A veces ni siquiera las propias instituciones son conscientes de la falta hasta que les es restituida la pieza. Pasó con un cantoral de la catedral de Palencia, que los agentes localizaron en el catálogo de una subasta en Sotheby’s. «Quien lo había depositado allí era un ciudadano de Washington que declaró que había recibido el tomo como parte de la herencia de su padre, un célebre pintor español que, a su vez, lo había comprado en el Rastro de Madrid ¡en 1968!», revela Tenorio. Los clérigos llevaban casi cincuenta años sin saber que lo habían perdido.

«Como robar La Alhambra»

La historia reciente ha dado otros casos sonados. El más famoso es sin duda el del Códice Calixtino, cuyo robo en julio de 2011 alcanzó repercusión internacional. «Es como si desapareciera el Museo del Prado, El Escorial, La Alhambra o la Mezquita de Córdoba», comparaba al conocer la noticia el historiador Fernando García de Cortázar. El electricista del templo, Manuel Fernández Castiñeiras, llevaba treinta años aprovechando la confianza de los clérigos y las nulas medidas de seguridad para robar millones. Hasta que, fruto de la codicia o del deseo de venganza contra el entonces deán de la catedral, abrió la caja fuerte, de cuya cerradura colgaba la llave, y se llevó la joya manuscrita del siglo XII. Apareció un año después metida en una bolsa de plástico en el garaje del electricista, para vergüenza de los responsables de su conservación. El ladrón ingresó en prisión el pasado mes de diciembre para cumplir una condena de nueve años.

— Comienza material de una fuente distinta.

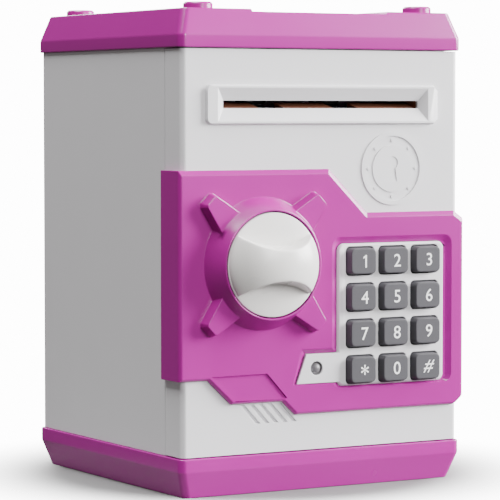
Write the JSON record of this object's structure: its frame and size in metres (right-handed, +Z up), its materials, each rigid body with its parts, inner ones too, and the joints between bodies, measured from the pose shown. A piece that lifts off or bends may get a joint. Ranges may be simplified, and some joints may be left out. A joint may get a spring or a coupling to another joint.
{
  "type": "toy safe coin bank",
  "caption": "Toy safe money box with a hinged door, turning dial latch, keypad, motor-fed note slot and a coin slot in the lid.",
  "frame": {"origin": "middle of the case's footprint on the surface it stands on", "axes": "+Z up, front (door, dial and keypad) towards -Y, +X to the right seen from the front"},
  "size_m": [0.1316, 0.1453, 0.1917],
  "materials": {
    "pink_abs": "injection-moulded ABS, satin gloss, orchid pink",
    "white_abs": "injection-moulded ABS, satin gloss, off-white",
    "inner_abs": "injection-moulded ABS, matte, natural white",
    "grey_silicone": "moulded silicone rubber, matte, mid grey",
    "black_rubber": "moulded rubber, matte, black",
    "zinc_steel": "zinc-plated steel",
    "acetal_gears": "moulded acetal, natural",
    "green_board": "glass-fibre board with green solder mask",
    "black_abs": "moulded ABS, matte, black",
    "clear_lens": "milky clear epoxy",
    "cell_sleeve": "printed PVC sleeve, dark",
    "wire_pvc": "PVC wire insulation, red"
  },
  "bodies": {
    "case": {"body_shell": "white_abs", "latch_keeper": "zinc_steel", "keeper_screws": "zinc_steel", "lid": "pink_abs", "base": "pink_abs", "battery_cover": "pink_abs", "battery_cover_screw": "zinc_steel", "battery_cells": "cell_sleeve", "battery_contacts": "zinc_steel", "battery_springs": "zinc_steel", "base_screws": "zinc_steel", "lid_screws": "zinc_steel", "upper_hinge_pin": "zinc_steel", "lower_hinge_pin": "zinc_steel", "case_harness": "wire_pvc"},
    "door": {"door_front": "white_abs", "door_plate": "pink_abs", "keypad_bezel": "white_abs", "keypad_mat": "grey_silicone", "control_board": "green_board", "board_screws": "zinc_steel", "status_led": "clear_lens", "buzzer": "black_abs", "door_back_cover": "inner_abs", "back_cover_screws": "zinc_steel", "plate_screws": "zinc_steel", "bill_chute": "inner_abs", "motor_bracket": "inner_abs", "solenoid_body": "zinc_steel", "feed_motor": "zinc_steel", "door_harness": "wire_pvc"},
    "knob_lock": {"knob": "white_abs", "knob_spindle": "zinc_steel", "lock_wheel": "inner_abs", "latch_tongue": "inner_abs", "spindle_screw": "zinc_steel"},
    "plunger": {"plunger": "zinc_steel", "plunger_spring": "zinc_steel"},
    "feed_roller_shaft": {"feed_shaft": "zinc_steel", "feed_rollers": "black_rubber", "feed_gear": "acetal_gears"},
    "idler_roller_shaft": {"idler_shaft": "zinc_steel", "idler_rollers": "black_rubber"},
    "motor_rotor": {"motor_pinion": "acetal_gears"},
    "key_0": {"key_0": "grey_silicone"},
    "key_1": {"key_1": "grey_silicone"},
    "key_2": {"key_2": "grey_silicone"},
    "key_3": {"key_3": "grey_silicone"},
    "key_4": {"key_4": "grey_silicone"},
    "key_5": {"key_5": "grey_silicone"},
    "key_6": {"key_6": "grey_silicone"},
    "key_7": {"key_7": "grey_silicone"},
    "key_8": {"key_8": "grey_silicone"},
    "key_9": {"key_9": "grey_silicone"},
    "key_hash": {"key_hash": "grey_silicone"},
    "key_star": {"key_star": "grey_silicone"}
  },
  "joints": [
    {"name": "door_hinge", "type": "hinge", "parent": "case", "child": "door", "pos_m": [0.0598, -0.0547, 0.095], "axis": [0, 0, 1], "range_deg": [0, 95]},
    {"name": "knob_turn", "type": "hinge", "parent": "door", "child": "knob_lock", "pos_m": [-0.0291, -0.07, 0.0902], "axis": [0, -1, 0], "range_deg": [0, 90]},
    {"name": "plunger_slide", "type": "slide", "parent": "door", "child": "plunger", "axis": [0, 0, 1], "range_m": [0, 0.0045], "deforming": ["plunger_spring"]},
    {"name": "feed_roller_spin", "type": "hinge", "parent": "door", "child": "feed_roller_shaft", "pos_m": [0, -0.042, 0.14595], "axis": [1, 0, 0], "continuous": true},
    {"name": "idler_roller_spin", "type": "hinge", "parent": "door", "child": "idler_roller_shaft", "pos_m": [0, -0.042, 0.15825], "axis": [1, 0, 0], "continuous": true},
    {"name": "motor_spin", "type": "hinge", "parent": "door", "child": "motor_rotor", "pos_m": [0.045, -0.042, 0.12975], "axis": [1, 0, 0], "continuous": true},
    {"name": "key_0_press", "type": "slide", "parent": "door", "child": "key_0", "axis": [0, 1, 0], "range_m": [0, 0.0015], "stiffness_N_per_m": 700, "springref_m": -0.0004},
    {"name": "key_1_press", "type": "slide", "parent": "door", "child": "key_1", "axis": [0, 1, 0], "range_m": [0, 0.0015], "stiffness_N_per_m": 700, "springref_m": -0.0004},
    {"name": "key_2_press", "type": "slide", "parent": "door", "child": "key_2", "axis": [0, 1, 0], "range_m": [0, 0.0015], "stiffness_N_per_m": 700, "springref_m": -0.0004},
    {"name": "key_3_press", "type": "slide", "parent": "door", "child": "key_3", "axis": [0, 1, 0], "range_m": [0, 0.0015], "stiffness_N_per_m": 700, "springref_m": -0.0004},
    {"name": "key_4_press", "type": "slide", "parent": "door", "child": "key_4", "axis": [0, 1, 0], "range_m": [0, 0.0015], "stiffness_N_per_m": 700, "springref_m": -0.0004},
    {"name": "key_5_press", "type": "slide", "parent": "door", "child": "key_5", "axis": [0, 1, 0], "range_m": [0, 0.0015], "stiffness_N_per_m": 700, "springref_m": -0.0004},
    {"name": "key_6_press", "type": "slide", "parent": "door", "child": "key_6", "axis": [0, 1, 0], "range_m": [0, 0.0015], "stiffness_N_per_m": 700, "springref_m": -0.0004},
    {"name": "key_7_press", "type": "slide", "parent": "door", "child": "key_7", "axis": [0, 1, 0], "range_m": [0, 0.0015], "stiffness_N_per_m": 700, "springref_m": -0.0004},
    {"name": "key_8_press", "type": "slide", "parent": "door", "child": "key_8", "axis": [0, 1, 0], "range_m": [0, 0.0015], "stiffness_N_per_m": 700, "springref_m": -0.0004},
    {"name": "key_9_press", "type": "slide", "parent": "door", "child": "key_9", "axis": [0, 1, 0], "range_m": [0, 0.0015], "stiffness_N_per_m": 700, "springref_m": -0.0004},
    {"name": "key_hash_press", "type": "slide", "parent": "door", "child": "key_hash", "axis": [0, 1, 0], "range_m": [0, 0.0015], "stiffness_N_per_m": 700, "springref_m": -0.0004},
    {"name": "key_star_press", "type": "slide", "parent": "door", "child": "key_star", "axis": [0, 1, 0], "range_m": [0, 0.0015], "stiffness_N_per_m": 700, "springref_m": -0.0004}
  ],
  "couplings": [
    {"joint": "motor_spin", "follows": "feed_roller_spin", "ratio": -2.8333},
    {"joint": "idler_roller_spin", "follows": "feed_roller_spin", "ratio": -1}
  ]
}
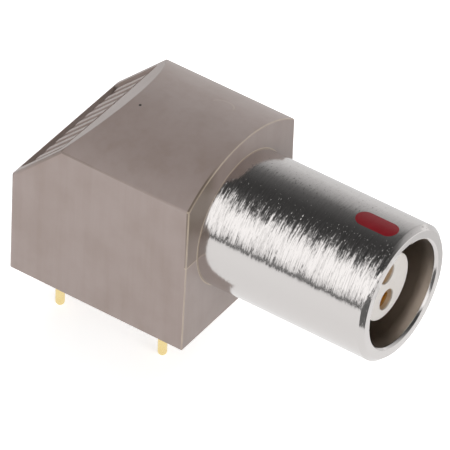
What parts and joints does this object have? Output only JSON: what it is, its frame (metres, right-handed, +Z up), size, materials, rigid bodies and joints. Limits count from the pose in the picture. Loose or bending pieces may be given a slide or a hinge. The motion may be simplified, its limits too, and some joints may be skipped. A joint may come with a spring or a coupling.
{
  "type": "right-angle circular connector socket",
  "caption": "Right-angle circular push-pull connector socket: metal barrel in a moulded elbow housing with solder pins below for a circuit board.",
  "frame": {"origin": "centre of the four ground pins, on the plane where the housing sits on the board", "axes": "+X along the barrel and out of its mouth, +Z up from the board, +Y to the right of someone who looks along +X"},
  "size_m": [0.0245, 0.0112, 0.0155],
  "materials": {
    "housing_plastic": "matte taupe moulding",
    "shell_nickel": "satin nickel with turning marks",
    "spring_nickel": "plain nickel plating",
    "mark_red": "dark red enamel",
    "insulator": "off-white",
    "contact_gold": "gilt",
    "pin_gold": "pale gilt"
  },
  "bodies": {
    "root": {"housing": "housing_plastic", "base_plate": "housing_plastic", "outer_shell": "shell_nickel", "index_mark": "mark_red", "earthing_crown": "spring_nickel", "insulator_front": "insulator", "insulator_rear": "insulator", "retaining_ring": "spring_nickel", "contact_upper": "contact_gold", "contact_lower": "contact_gold", "contact_tail_upper": "contact_gold", "contact_tail_lower": "contact_gold", "ground_pin_1": "pin_gold", "ground_pin_2": "pin_gold", "ground_pin_3": "pin_gold", "ground_pin_4": "pin_gold", "ground_plate": "spring_nickel", "tail_guide": "insulator"}
  },
  "joints": []
}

El autor de otro célebre robo bibliófilo ha quedado, sin embargo, prácticamente impune. En mayo de 2015, las autoridades argentinas rechazaron la extradición a España de César Ovidio Gómez, el autor confeso del mayor robo sufrido por la Biblioteca Nacional. Haciéndose pasar por investigador, consiguió mutilar diez libros y llevarse doce páginas con 19 grabados de Claudio Ptolomeo, Bartolomé García de Nodal o Pomponio Mela que se guardaban en la sala Cervantes.

En la Biblioteca Británica se destapó, un año después del caso de los mapas de Ptolomeo, el de un académico iraní que llevaba siete años mutilando libros de viaje antiguos para alimentar su colección de mapas. Se trataba de Farhad Hakimzadeh, un respetado intelectual educado en Harvard, que también se atrevió a meter mano en los archivos de Oxford y Cambridge. Tampoco la Biblioteca Nacional francesa se ha salvado del expolio, en este caso a manos de uno de los bibliotecarios.

Estos casos tienen poco de curiosidad intelectual y sí mucho de una avaricia nada romántica. Para los ladrones del patrimonio intelectual tenía en otro tiempo el Cielo un duro castigo. En la Universidad de Salamanca todavía hay cédulas de excomunión para los rateros de biblioteca y en muchos archivos medievales se podía leer la siguiente inscripción: «Que el libro robado se transforme en un serpiente y te devore».